Frequently Asked Questions

What does reference is not a tree actually mean? You asked git to use a commit (via checkout, diff, describe, or a tag) whose object isn’t on disk. Because the runner did a shallow clone, that commit falls outside the fetched depth window. Git knows the SHA but never received the tree object, so it errors out with exit code 128.

How do I do a full (non-shallow) clone in GitLab CI? Set GIT_DEPTH: "0" — a depth of zero disables shallow cloning and fetches the full history. Put it in a job’s variables: for one job, or at the top level of .gitlab-ci.yml for all jobs. You can also set the project default to 0 under Settings > CI/CD > General pipelines > Git shallow clone depth.
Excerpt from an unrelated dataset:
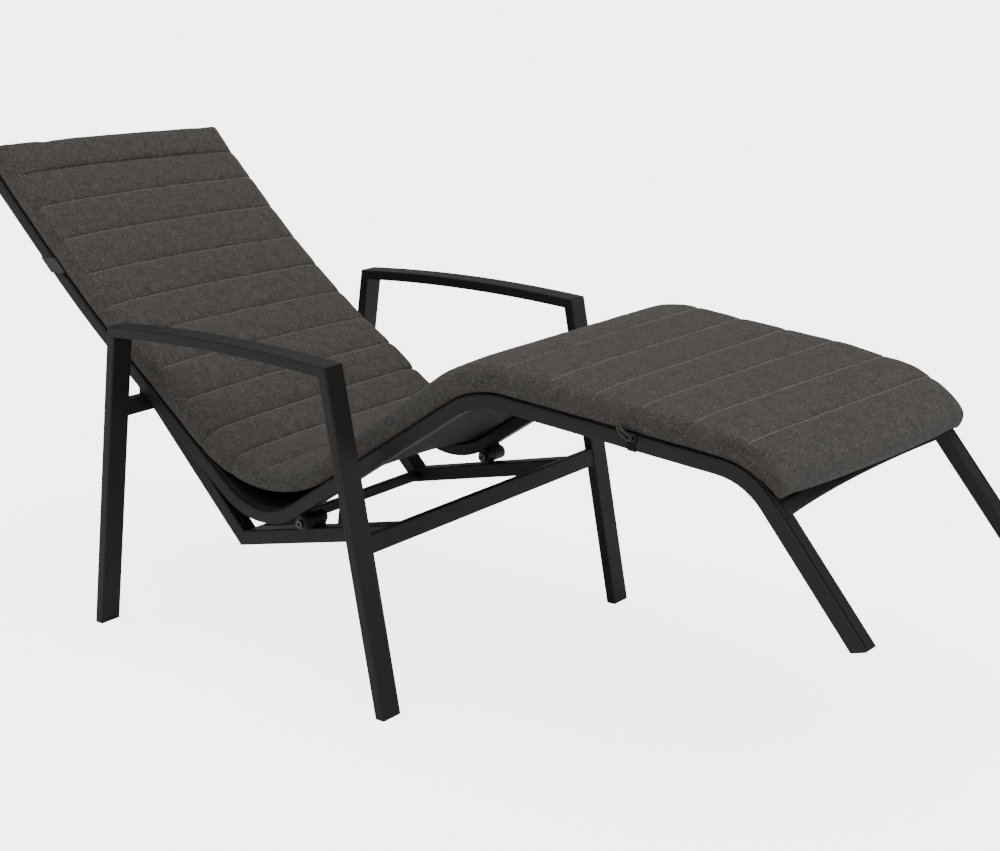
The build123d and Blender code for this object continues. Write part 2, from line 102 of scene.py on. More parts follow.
def mesh_object(name, points, faces, *materials):
    """A new object made of points and faces."""
    mesh = bpy.data.meshes.new(name)
    mesh.from_pydata([tuple(point) for point in points], [], faces)
    mesh.validate()
    for finish in materials:
        mesh.materials.append(finish)
    made = bpy.data.objects.new(name, mesh)
    bpy.context.collection.objects.link(made)
    return made


floor_half = 60
floor_glow = 3.7
floor_paint, shader = material("floor_paint")
tree = floor_paint.node_tree
mottle = add(tree, "ShaderNodeTexNoise", Scale=3.0, Detail=4.0)
pale_tones = two_tones(tree, mottle.outputs["Fac"], (0.93, 0.93, 0.93), (0.96, 0.96, 0.955))
tree.links.new(pale_tones, shader.inputs["Base Color"])
shader.inputs["Roughness"].default_value = 0.9
seen = add(tree, "ShaderNodeLightPath")
glow = worked_out(tree, "MULTIPLY", seen.outputs["Is Camera Ray"], floor_glow)
shader.inputs["Emission Color"].default_value = (1, 1, 1, 1)
tree.links.new(glow, shader.inputs["Emission Strength"])
floor_corners = [
    (x * floor_half, y * floor_half, 0) for x, y in ((-1, -1), (1, -1), (1, 1), (-1, 1))
]
floor = mesh_object("floor", floor_corners, [(0, 1, 2, 3)], floor_paint)

# Light: a very broad soft light from overhead and a little from the foot end, and a weak one that
# comes in low from there, in a dim room. The backdrop is as pale as the floor looks.
room_light = 0.34
backdrop_glow = 4.6
world = bpy.data.worlds.new("studio")
world.use_nodes = True
tree = world.node_tree
room = tree.nodes["Background"]
room.inputs["Color"].default_value = (1, 1, 1, 1)
room.inputs["Strength"].default_value = room_light
backdrop = add(tree, "ShaderNodeBackground", Color=(1, 1, 1, 1), Strength=backdrop_glow)
seen = add(tree, "ShaderNodeLightPath")
either = add(tree, "ShaderNodeMixShader")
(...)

Why does git describe --tags fail in CI but work locally? Shallow clones don’t fetch tags or older history by default, so git describe can’t find a tag to describe. Either raise GIT_DEPTH (or set it to 0) and fetch tags with git fetch origin "refs/tags/*:refs/tags/*", or run the command after git fetch --unshallow.

What’s the difference between GIT_DEPTH and the project’s clone depth setting? The project setting (Settings > CI/CD > General pipelines > Git shallow clone depth) is the global default for all pipelines. GIT_DEPTH in .gitlab-ci.yml overrides it per-job or per-pipeline. If jobs fail without an explicit GIT_DEPTH, the project default is too shallow.

My pipeline started failing with this error after a force-push. Why? A force-push rewrote the branch history while the pipeline was running, so the SHA the pipeline was created against no longer exists in the newly fetched range. Re-run the pipeline against the new HEAD, and avoid force-pushing to a ref with active pipelines.